The next theory that plaintiff offered—that the absence of FDA approval as a material fact that should have been disclosed—clearly did. “The claim that the defendant violated the CPPA [DC act] by failing to disclose on its packaging that its products lacked FDA approval is expressly preempted.” Id.at *10. Like other express preemption provisions in the FDCA, the TCA’s preempted state (and DC counts as a state for these purposes) requirements to the extent they were “different from, or in addition to,” federal requirements. The federal labeling requirements for these products “do not impose an affirmative duty to advise consumers about the status of any marketing authorization order from the FDA.” Id. at 11. That meant express preemption, sending our mind to how similar consumer fraud claims would fare with Class III and Class II medical devices. It was brought back when the court went ahead and analyzed implied preemption.
Starting with food and device cases recognizing that FDA’s sole right to enforce violations of the FDCA means that state law (DC still counts) claims predicated on purported violations “intrude upon the FDA’s exclusive province” and are impliedly preempted, the court quickly got to Buckman. Id. at **12-13 (citations omitted). Cutting through some of the usual smoke about what claims are not impliedly preempted, the court rightly framed the dispositive question as “whether the FDCA violation at issue is ‘a critical element’ of the state law claim” and whether the “claim would not exist in the absence of the FDCA.” Id. at *14 (citations omitted again). When it comes to disclosing the lack of FDA approval, this is not a hard call:
[T]he resolution of this claim would necessarily require a determination that FDA premarket approval was required and not obtained in a circumstance in which the FDA has yet to conclude that such a violation occurred.

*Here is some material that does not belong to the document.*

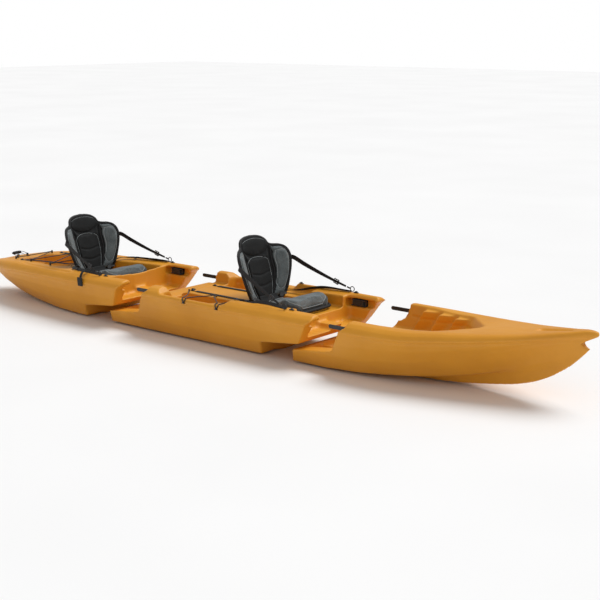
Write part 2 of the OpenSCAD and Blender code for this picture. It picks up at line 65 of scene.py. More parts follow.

Id. at **14-15 (citations still omitted). That means implied preemption (Bam!) on top of express preemption (Pow!).
After that deep draw, it was quick work to conclude that plaintiff’s remaining argument under the DC act—selling these ENDS without approval was inconsistent with federal requirements—would be impliedly preempted. Id. at **15-16. The violation of the FDCA would not only be a critical element of the claim, it would be the only element. (Plaintiff also attempted to argue that the DC act allowed an unenumerated claim for an unfair trade practice based on selling the ENDS without FDA approval, which also impliedly preempted even if it had been supported by DC law and properly pleaded. Id. at *17.)
Plaintiff also tried to get his claims for unjust enrichment and implied warranty left through the Buckman gauntlet. We cannot recall seeing an analysis like this for unjust enrichment, which is often asserted but rarely lasts long in product liability cases. The gist of the claim is that it is, well, unjust for the defendant to keep the payment for the ENDS because they were being sold in violation of the FDCA. Wham, with the TCA implied preemption out of nowhere. Id. at *20. (Really, out of the same place as all the other implied preemption.) The implied warranty claim was also based on the ENDS not being fit to sell because they were not approved by FDA, so—what is left? Blam!—implied preemption again. Id. at **21-22.
One last nugget (or easter egg, were this buried in the end credits) is that it looks like this dismissal did not come with leave for the plaintiff to amend. Because preemption knocked out every claim he asserted, there would be no point in letting plaintiff amend to try to come up with non-preempted ways to assert liability for selling products that were apparently purchased to launch a lawsuit.